Yunnan é uma província no sudoeste da China que faz fronteira com Mianmar, Tibet e Vietnã. Repleta de paraísos naturais, é abrigo de diversas minorias étnicas e de cinco patrimônios da humanidade, como a milenar cidade de Lijiang, parte da antiga Rota do Chá, e uma surpreendente floresta de pedras. Em meio a paraísos, Yunnan abriga cavernas. E, como em boa parte das cavernas do mundo, ali vivem morcegos. Foi em uma delas que um grupo de cientistas começou a recolher swabs nasais dos mamíferos voadores no início dos anos 2000. Tinham como objetivo mapear a possível origem do coronavírus que causou a SARS (Síndrome Respiratória Aguda Grave), gripe que infectou 8098 pessoas e matou 774 delas no mundo todo entre 2002 e 2003.
Três anos depois do surto, os cientistas publicaram um artigo que provava a ligação entre o parasita e os morcegos da caverna de Yunnan. Esses vírus seriam o resultado da mutação genética que levou os morcegos a serem os únicos mamíferos capazes de voar, argumentaram os pesquisadores (vírus são restos de DNA: pedaços de RNA envoltos em uma camada de gordura que alteram o funcionamento das células quando nos hospedeiros). Depois de uma nova mutação, o coronavírus passou a circular entre seres humanos.
Em 2017, o mesmo grupo de pesquisadores publicou um novo artigo. Desta vez, sobre a descoberta de outros tipos de coronavírus existentes em quatro espécies de morcegos daquela mesma caverna. Também chamavam a atenção para a possibilidade do surgimento de uma outra epidemia, possivelmente mais letal para o homem do que a que os levou de volta para dentro das cavernas.
No início deste ano, Dra.
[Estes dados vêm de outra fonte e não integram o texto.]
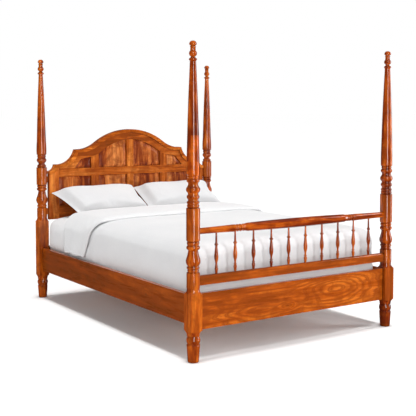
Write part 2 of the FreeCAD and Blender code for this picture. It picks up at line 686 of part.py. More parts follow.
# crest moulding, standing proud in front and behind
moulding = headboard_piece("headboard_crest_moulding")
upper_run = mirrored_run(crest)
lower_run = mirrored_run(under)
back_run = []
for i in range(len(lower_run) - 1, -1, -1):
    x, z, _ = lower_run[i]
    back_run.append((x, z, -lower_run[i - 1][2] if i else 0.0))
sk = outline_sketch(moulding, "moulding_outline", "XZ_Plane", [as_loop(upper_run + back_run)])
moulding.Tip = pad(moulding, "moulding_band", sk, "headboard_thick + 2 * moulding_out")

# ---------------------------------------------------------------- bedding
def rounded_edges(body, name, radius, chosen):
    """Rounds the edges of the body so far that the test picks out."""
    doc.recompute()
    base = body.Tip
    edges = ["Edge%d" % (i + 1) for i, e in enumerate(base.Shape.Edges) if chosen(e.BoundBox)]
    feature = body.newObject("PartDesign::Fillet", name)
    feature.Base = (base, edges)
    bind(feature, "Radius", radius)
    body.Tip = feature
    return feature


def upright(box):
    return box.ZLength > 5 and box.XLength < 0.5 and box.YLength < 0.5


BED_TOP = "ledger_low + ledger_high + slat_thick"
mattress = new_body("mattress")
# beyond the duvet nothing holds it in, and it spreads a little
outline = [("-mattress_half_x", "-mattress_foot", 0.0), ("mattress_half_x", "-mattress_foot", 0.0),
           ("mattress_half_x", "duvet_head + 0.5", 0.0),
           ("mattress_bulge_x", "duvet_head + 5.5", 0.0),
           ("mattress_bulge_x", "mattress_head", 0.0), ("-mattress_bulge_x", "mattress_head", 0.0),
           ("-mattress_bulge_x", "duvet_head + 5.5", 0.0),
           ("-mattress_half_x", "duvet_head + 0.5", 0.0)]
sk = outline_sketch(mattress, "mattress_outline", "XY_Plane", [outline], lift=BED_TOP + " + 0.05")
mattress.Tip = pad(mattress, "mattress_depth", sk, "mattress_top - (%s) - 0.05" % BED_TOP,
                   midplane=False)
rounded_edges(mattress, "mattress_corners", "5",
              lambda box: upright(box) and (box.YMin < -80 or box.YMin > 85))
rounded_edges(mattress, "mattress_edges", "1.8",
              lambda box: box.ZLength < 0.5 and box.XLength + box.YLength > 1)

duvet = new_body("duvet")
block(duvet, "duvet_outer",
      ("2 * duvet_half_x", "duvet_foot + duvet_head", "duvet_top - duvet_low"),
      ("-duvet_half_x", "-duvet_foot", "duvet_low"))
rounded_edges(duvet, "duvet_corners", "4.5",
              lambda box: upright(box) and box.YMin < 0)
block(duvet, "duvet_turn_down",
      ("2 * fold_half_x", "duvet_head - turn_down_front", "turn_down_top - fold_low"),
      ("-fold_half_x", "turn_down_front", "fold_low"))
rounded_edges(duvet, "duvet_shoulder", "3.2",
              lambda box: box.ZLength < 0.5 and box.ZMin > SIZES["duvet_top"] - 0.5
              and (box.YLength > 20 or box.YMin < -60) and box.XLength + box.YLength > 1)
block(duvet, "duvet_hollow",
      ("2 * (mattress_half_x + soft_gap)", "mattress_foot + soft_gap + duvet_head + 1",
       "mattress_top + soft_gap - duvet_low + 1"),
      ("-(mattress_half_x + soft_gap)", "-(mattress_foot + soft_gap)", "duvet_low - 1"),
      cut=True)

for word, x_side in SIDES:
    pillow = new_body("pillow_" + word)
    rest = "mattress_top + soft_gap"
    section = [("pillow_front", rest, 0.10),
               ("pillow_front + pillow_run + 0.5",
                rest + " + pillow_rise", 0.45),
               ("pillow_front + pillow_run - 0.6",
                rest + " + pillow_rise + pillow_edge", 0.10),
               ("pillow_front - 0.1", rest + " + pillow_edge", 0.42)]
    sk = outline_sketch(pillow, pillow.Name + "_section", "YZ_Plane", [section])
    pillow.Tip = pad(pillow, pillow.Name + "_pad", sk, "pillow_long")
    bind(pillow, "Placement.Base.x", "%d * pillow_offset" % x_side)

# ---------------------------------------------------------------- check and write
doc.recompute()
failed = [obj.Name for obj in doc.Objects if "Invalid" in obj.State or "Error" in obj.State]
for body in NODES:
    shape = body.Shape
    if shape.isNull() or not shape.isValid() or len(shape.Solids) != 1:
        failed.append(body.Label)
if failed:
    raise SystemExit("these pieces failed: " + ", ".join(failed))
for body in NODES:
    body.Shape.exportStep("parts/%s.step" % body.Label)
    points = body.Shape.tessellate(0.1)[0]
    spans = ["%.2f to %.2f" % (min(getattr(p, a) for p in points),
                               max(getattr(p, a) for p in points)) for a in "xyz"]
    print("%-34s volume %8.1f  x %s  y %s  z %s" % ((body.Label, body.Shape.Volume) + tuple(spans)))
print(len(NODES), "pieces")
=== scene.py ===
import bpy
import bmesh
import math
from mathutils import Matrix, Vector, noise


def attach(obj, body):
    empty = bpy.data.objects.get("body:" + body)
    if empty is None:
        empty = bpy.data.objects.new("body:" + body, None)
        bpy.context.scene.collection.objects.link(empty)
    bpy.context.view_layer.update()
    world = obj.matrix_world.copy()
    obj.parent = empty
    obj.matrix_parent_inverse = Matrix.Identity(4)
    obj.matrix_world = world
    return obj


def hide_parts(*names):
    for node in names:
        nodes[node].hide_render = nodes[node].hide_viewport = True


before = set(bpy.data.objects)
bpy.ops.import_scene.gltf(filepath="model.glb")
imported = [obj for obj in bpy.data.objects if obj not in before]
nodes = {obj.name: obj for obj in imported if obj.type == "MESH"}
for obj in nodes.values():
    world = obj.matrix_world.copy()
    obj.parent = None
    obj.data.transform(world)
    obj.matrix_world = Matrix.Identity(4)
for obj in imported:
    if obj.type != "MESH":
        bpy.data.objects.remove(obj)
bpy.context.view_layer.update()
scene = bpy.context.scene
MM = 0.001


# ------------------------------------------------------------------ node helpers
PER_MM = (1000.0, 1000.0, 1000.0)  # scale that turns an object's metres into millimetres


class Graph:
    """Short calls for building a material's nodes."""

    def __init__(self, name):
        self.mat = bpy.data.materials.new(name)
        self.mat.use_nodes = True
        self.tree = self.mat.node_tree
        self.tree.nodes.clear()

    def add(self, kind, **inputs):
        """A node with its own settings and its sockets, each given by name."""
        node = self.tree.nodes.new(kind)
        for key, item in inputs.items():
            if hasattr(node, key) and key not in node.inputs:
                setattr(node, key, item)
            else:
                self.feed(node, key, item)
        return node

    def feed(self, node, key, item):
        """Links a socket to another one, or sets it to a plain value."""
        socket = node.inputs[key]
        if isinstance(item, bpy.types.NodeSocket):
            self.tree.links.new(item, socket)
        else:
            socket.default_value = item

    def math(self, operation, a, b=0.0, c=None, clamp=False):
        node = self.tree.nodes.new("ShaderNodeMath")
        node.operation = operation
        node.use_clamp = clamp
        self.feed(node, 0, a)
        self.feed(node, 1, b)
        if c is not None:
            self.feed(node, 2, c)
        return node.outputs[0]

    def vector(self, operation, a, b=(0.0, 0.0, 0.0)):
        node = self.tree.nodes.new("ShaderNodeVectorMath")
        node.operation = operation
        self.feed(node, 0, a)
        self.feed(node, 1, b)
        return node.outputs["Value" if operation == "LENGTH" else "Vector"]

    def mix(self, factor, a, b, blend="MIX"):
        node = self.tree.nodes.new("ShaderNodeMix")
        node.data_type = "RGBA"
        node.blend_type = blend
        self.feed(node, 0, factor)
        self.feed(node, 6, a)
        self.feed(node, 7, b)
        return node.outputs[2]

    def ramp(self, factor, stops):
        """A colour for each value: stops are (value, colour)."""
        node = self.tree.nodes.new("ShaderNodeValToRGB")
        ramp = node.color_ramp
        while len(ramp.elements) < len(stops):
            ramp.elements.new(0.5)
        for element, (place, colour) in zip(ramp.elements, stops):
            element.position = place
            element.color = (*colour, 1.0)
        self.feed(node, 0, factor)
        return node.outputs[0]

    def grey(self, factor, stops):
        return self.ramp(factor, [(p, (v, v, v)) for p, v in stops])

    def place(self, scale, shift=(0, 0, 0)):
        """The place on the object in metres, scaled and then shifted."""
        coord = self.tree.nodes.new("ShaderNodeTexCoord")
        mapping = self.tree.nodes.new("ShaderNodeMapping")
        mapping.inputs["Scale"].default_value = scale
        mapping.inputs["Location"].default_value = shift
        self.tree.links.new(coord.outputs["Object"], mapping.inputs["Vector"])
        return mapping.outputs[0]

    def noise(self, where, scale, detail=4.0, rough=0.55, warp=0.0):
        node = self.add("ShaderNodeTexNoise", Vector=where, Scale=scale, Detail=detail,
                        Roughness=rough, Distortion=warp)
        return node.outputs[0]

    def surface(self, colour, roughness, normal=None, **values):
        """Ends the material in one shader. values are its other inputs, such as IOR."""
        shader = self.add("ShaderNodeBsdfPrincipled")
        self.feed(shader, "Base Color", colour)
        self.feed(shader, "Roughness", roughness)
        if normal is not None:
            self.feed(shader, "Normal", normal)
        for word, value in values.items():
            self.feed(shader, word.replace("_", " "), value)
        self.add("ShaderNodeOutputMaterial", Surface=shader.outputs[0])
        return self.mat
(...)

Zen Li-Shi, líder do grupo de pesquisadores, veio a público dizer que os genes do Covid-19 , encontrado primeiramente sobre as superfícies de um mercado de animais na cidade chinesa de Wuhan, são 96% idêntico aos dos mapeados há cinco anos. O elo entre o mercado de Wuhan e as cavernas de Yunnan ainda é - e provavelmente seguirá sendo - desconhecido. O intermediário pode ser um pangolim (um pequeno mamífero comum na China) que hospedava o vírus, como sugerem pesquisadores em um artigo da revista Nature, um caçador de morcegos ou um traficante de animais silvestres que circulou pela capital de Hubei. O que se sabe, no entanto, é que uma fronteira natural foi cruzada.
Um dos pesquisadores que acompanhou a Dra Shi e sua equipe nas cavernas de Yunnan, o americano Peter Daszeak, presidente da EcoHealth, laboratório de pesquisas de Nova York, afirmou ao The New York Times: “Estamos dizendo que isso podia acontecer há anos”. Ele conta que no estudo de 2017, os cientistas recolheram amostras de sangue de yuanenses que viviam próximos às cavernas. Em 3% deles, encontraram anticorpos para tipos de coronavírus. “Não sabemos se essas pessoas foram infectadas na infância, ou mesmo se ficaram doentes. O fato é que os vírus deram o salto dos morcegos para os seres humanos e continuarão fazendo isso se as condições não mudarem”.